November 20th, 2010 2 comments

photo credit: Jochen Abitz @flickr

This past spring I was compelled to rejoin what one of my former partners had longingly referred to as “civilization.” The process of rejoining the civilized was itself of note in an environment so changed as to be unrecognizable, but I’ll skip that for now.  Instead I have some observations on the interesting spot in which I’ve found myself: writing dark pool aware algos from the inside.  That is, I’m working for a block trading ‘dark pool’ working on the team that develops their quantitative strategies.

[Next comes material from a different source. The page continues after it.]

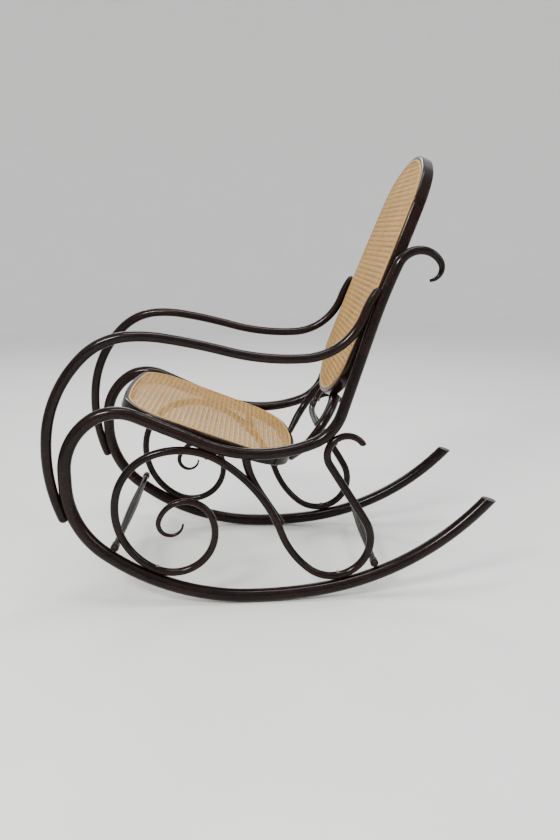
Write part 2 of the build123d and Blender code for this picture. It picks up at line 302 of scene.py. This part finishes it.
def weave_line(ribbons, panel, point, direction, stops, width):
    """One strand: stops gives its (distance, lift) along the line through the point."""
    reach = panel.chord(point, direction)
    if reach is None:
        return
    inside = [s for s in stops(*reach) if reach[0] + END_ROOM < s[0] < reach[1] - END_ROOM]
    if len(inside) < 2:
        return
    whole = [(reach[0], 0.0)] + inside + [(reach[1], 0.0)]
    line = [panel.at(point[0] + direction[0] * s, point[1] + direction[1] * s, lift - WEAVE_DEPTH)
            for s, lift in whole]
    side = (panel.at(-direction[1], direction[0], 0) - panel.at(0, 0, 0)).normalized()
    count = len(line)
    # painted shade: a strand's top is darker the lower it dips in the weave
    painted_shade_depth = [0.5 - 0.5 * lift / DIAGONAL_LIFT for s, lift in whole]
    ribbons.strip(line, [side] * count, [panel.up] * count, width, STRAND_THICK, painted_shade_depth)


def straight_stops(sign):
    """Over and under the crossing pairs, and level where the diagonals pass."""
    def stops(low, high):
        first = math.floor(low / PITCH)
        last = math.ceil(high / PITCH)
        for i in range(first, last + 1):
            centre = i * PITCH
            yield centre - PAIR * PITCH, sign * STRAIGHT_LIFT
            yield centre + PAIR * PITCH, -sign * STRAIGHT_LIFT
            yield centre + PITCH / 2, 0.0
    return stops


def diagonal_stops(sign):
    """Under one set of pairs and over the other by turns."""
    step = PITCH * math.sqrt(2)

    def stops(low, high):
        first = math.floor(low / step)
        last = math.ceil(high / step)
        for i in range(first, last + 1):
            for part, way in ((-PAIR, -1), (PAIR, -1), (0.5 - PAIR, 1), (0.5 + PAIR, 1)):
                yield (i + part) * step, sign * way * DIAGONAL_LIFT
    return stops


def woven_panel(node, material):
    """Pairs both ways and both diagonals, in place of the plain CAD panel."""
    panel = Panel(node)
    a_values = [a for a, b in panel.outline]
    b_values = [b for a, b in panel.outline]
    middle = (min(b_values) + max(b_values)) / 2
    half = max(max(a_values), (max(b_values) - min(b_values)) / 2)
    count = math.ceil(half / PITCH) + 1
    straight, diagonal = Ribbons(), Ribbons()
    for i in range(-count, count + 1):
        for sign in (-1, 1):
            offset = (i + sign * PAIR) * PITCH
            weave_line(straight, panel, (offset, middle), (0.0, 1.0),
                       straight_stops(sign), STRAND_WIDTH)
            weave_line(straight, panel, (0.0, middle + offset), (1.0, 0.0),
                       straight_stops(-sign), STRAND_WIDTH)
    root = math.sqrt(0.5)
    for i in range(-2 * count, 2 * count):
        for sign in (-1, 1):
            start = (0.0, middle + (i + 0.5) * PITCH)
            weave_line(diagonal, panel, start, (root, sign * root),
                       diagonal_stops(sign), DIAGONAL_WIDTH)
    name = node.replace("cane", "weave")
    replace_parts(straight.piece(name + "_pairs", material, node), node)
    diagonal.piece(name + "_diagonals", material, node)
    return panel


def bound_edge(node, panel, material):
    """The binder strip round a panel, and the ties that hold it down."""
    corners = [Vector(p) for p in panel.outline]
    loop = []
    for here, there in zip(corners, corners[1:] + corners[:1]):
        parts = max(1, round((there - here).length / BINDER_STEP))
        loop += [here.lerp(there, k / parts) for k in range(parts)]
    count = len(loop)
    outs = []
    for i in range(count):
        run = (loop[(i + 1) % count] - loop[i - 1]).normalized()
        outs.append(Vector((run.y, -run.x)))
    sides = [panel.across * o.x + panel.ahead * o.y for o in outs]
    binder = Ribbons()
    centre = BINDER_RISE / 2
    # painted shade: the binder's and ties' tops get none, their undersides the full amount
    binder.strip([panel.at(p.x, p.y, centre) for p in loop], [-s for s in sides],
                 [panel.up] * count, BINDER_WIDTH, BINDER_RISE, [0.0] * count, closed=True)
    walked = 0.0
    for i in range(count):
        walked += (loop[i] - loop[i - 1]).length
        if walked < PITCH:
            continue
        walked -= PITCH
        middle = panel.at(loop[i].x, loop[i].y, 0)
        line, ups = [], []
        for part in (-1.0, -0.8, -0.4, 0.0, 0.4, 0.8, 1.0):
            lift = (BINDER_RISE + TIE_THICK / 2) * (1 - part ** 4) - TIE_SUNK * part ** 4
            line.append(middle + sides[i] * (part * TIE_REACH * BINDER_WIDTH) + panel.up * lift)
            ups.append(panel.up)
        across = panel.up.cross(sides[i])
        binder.strip(line, [across] * len(line), ups, TIE_WIDTH, TIE_THICK, [0.0] * len(line))
    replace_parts(binder.piece(node.replace("cane_binder", "edge_binder"), material, node), node)


# --- Camera, floor and light --------------------------------------------------------
def camera():
    lens = bpy.data.cameras.new("camera")
    lens.sensor_fit = "VERTICAL"
    lens.sensor_height = CAMERA_SENSOR
    lens.lens = CAMERA_LENS
    cam = bpy.data.objects.new("camera", lens)
    cam.location = CAMERA_PLACE
    cam.rotation_euler = (math.radians(90 - CAMERA_DROP), 0, math.radians(CAMERA_SWING))
    bpy.context.scene.collection.objects.link(cam)
    bpy.context.scene.camera = cam


def floor():
    """A pale floor that rises into a backdrop far away on all sides."""
    middle, flat, curve, top, sides, bends = 0.5, 5.0, 2.5, 5.0, 96, 16
    profile = [(middle, 0.0), (flat, 0.0)]
    for i in range(1, bends + 1):
        angle = math.radians(90 * i / bends)
        profile.append((flat + curve * math.sin(angle), curve * (1 - math.cos(angle))))
    profile.append((flat + curve, top))
    points = [(r * math.cos(2 * math.pi * k / sides), r * math.sin(2 * math.pi * k / sides), z)
              for r, z in profile for k in range(sides)]
    faces = [list(range(sides))]
    for i in range(len(profile) - 1):
        for k in range(sides):
            m = (k + 1) % sides
            faces.append([i * sides + k, (i + 1) * sides + k, (i + 1) * sides + m, i * sides + m])
    mesh = bpy.data.meshes.new("floor")
    mesh.from_pydata(points, [], faces)
    mesh.polygons.foreach_set("use_smooth", [True] * len(faces))
    pale = Shader("pale_floor", Specular_IOR_Level=0.2)
    tone = pale.noise(pale.place((1, 1, 1)), 3.0, 2.0)
    colour = pale.ramp(tone, (0.78, 0.775, 0.75), (0.81, 0.805, 0.78), 0.3, 0.7)
    roughness = pale.span(tone, 0.55, 0.65)
    mesh.materials.append(pale.finish(colour, roughness, pale.bump(tone, 0.01 * MM)))
    piece = bpy.data.objects.new("floor", mesh)
    bpy.context.scene.collection.objects.link(piece)


def light(name, place, target, size, power, colour=(1, 1, 1)):
    lamp = bpy.data.lights.new(name, "AREA")
    lamp.shape = "RECTANGLE"
    lamp.size, lamp.size_y = size
    lamp.energy = power
    lamp.color = colour
    piece = bpy.data.objects.new(name, lamp)
    piece.location = place
    piece.rotation_euler = (Vector(target) - Vector(place)).to_track_quat("-Z", "Y").to_euler()
    bpy.context.scene.collection.objects.link(piece)


def studio():
    world = bpy.data.worlds.new("studio")
    bpy.context.scene.world = world
    world.use_nodes = True
    world.node_tree.nodes["Background"].inputs["Color"].default_value = (0.93, 0.95, 1.0, 1)
    world.node_tree.nodes["Background"].inputs["Strength"].default_value = 1.0
    middle = (0.0, 0.0, 0.55)
    light("key", (-1.5, -2.6, 2.6), middle, (0.9, 0.45), 110, (1.0, 0.985, 0.97))
    light("top", (0.2, -0.3, 3.2), middle, (2.6, 0.4), 70)
    light("fill", (2.6, -1.2, 1.9), middle, (0.5, 1.4), 22, (0.95, 0.97, 1.0))
    light("rim", (-0.6, 3.0, 2.4), middle, (1.8, 0.4), 40)


camera()
floor()
studio()

rod_wood = lacquered_wood("lacquered_beech_rods", (24, 140, 60))
ring_wood = lacquered_wood("lacquered_beech_rings", (90, 18, 60))
turned_wood = lacquered_wood("lacquered_beech_turned", (130, 10, 130))
seat_skin = cane("seat_cane_skin")
back_skin = cane("back_cane_skin")
steel = screw_metal("screw_steel", (0.10, 0.085, 0.07), (0.34, 0.30, 0.25))
black_steel = screw_metal("blackened_screw_steel", (0.012, 0.010, 0.009), (0.05, 0.042, 0.036))


def finish_of(node):
    if node == "stretcher_screws":
        return black_steel
    if "screws" in node or "bolts" in node:
        return steel
    if "stretcher" in node:
        return turned_wood
    if node in ("seat_frame", "back_frame"):
        return ring_wood
    return rod_wood


for name, piece in nodes.items():
    if "cane" in name:
        continue
    if not piece.material_slots:
        piece.data.materials.append(None)
    for part in piece.material_slots:
        part.material = finish_of(name)

for part, skin in (("seat", seat_skin), ("back", back_skin)):
    flat = woven_panel(part + "_cane", skin)
    bound_edge(part + "_cane_binder", flat, skin)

While still within the world of algorithmic trading, this is a substantial change from what I’d been doing before and has proven a rich ground for learning, in particular about market structure.  The biggest aspect of the change – besides being civilized – is the change of perspective from the prop trader to, effectively, an execution trader.  As a prop trader you are looking to identify and execute trading opportunities.  Seeking alpha.  Instead, as an execution trader you receive orders and need to execute them with some highly customized sets of constraints.  You want to get things done over some time frame with some appropriate balance of aggressiveness and stealth.  Liquidity seeking.  The ‘what’ has already been decided for you; it’s the ‘how’ you need to worry about.  Thus, there’s some loss of ‘agency’ in going from the former role to the latter and this corresponds precisely and inversely with the notion of agency trading.

Going from alpha-seeking to seeking-liquidity is a change of perspective, but the blocking and tackling are constant.  In the end, you’re trading – managing orders and positions and deluges of market data and analytics; familiar, fun stuff.

What I’ve found most interesting is the new perspective I’m afforded on market structures.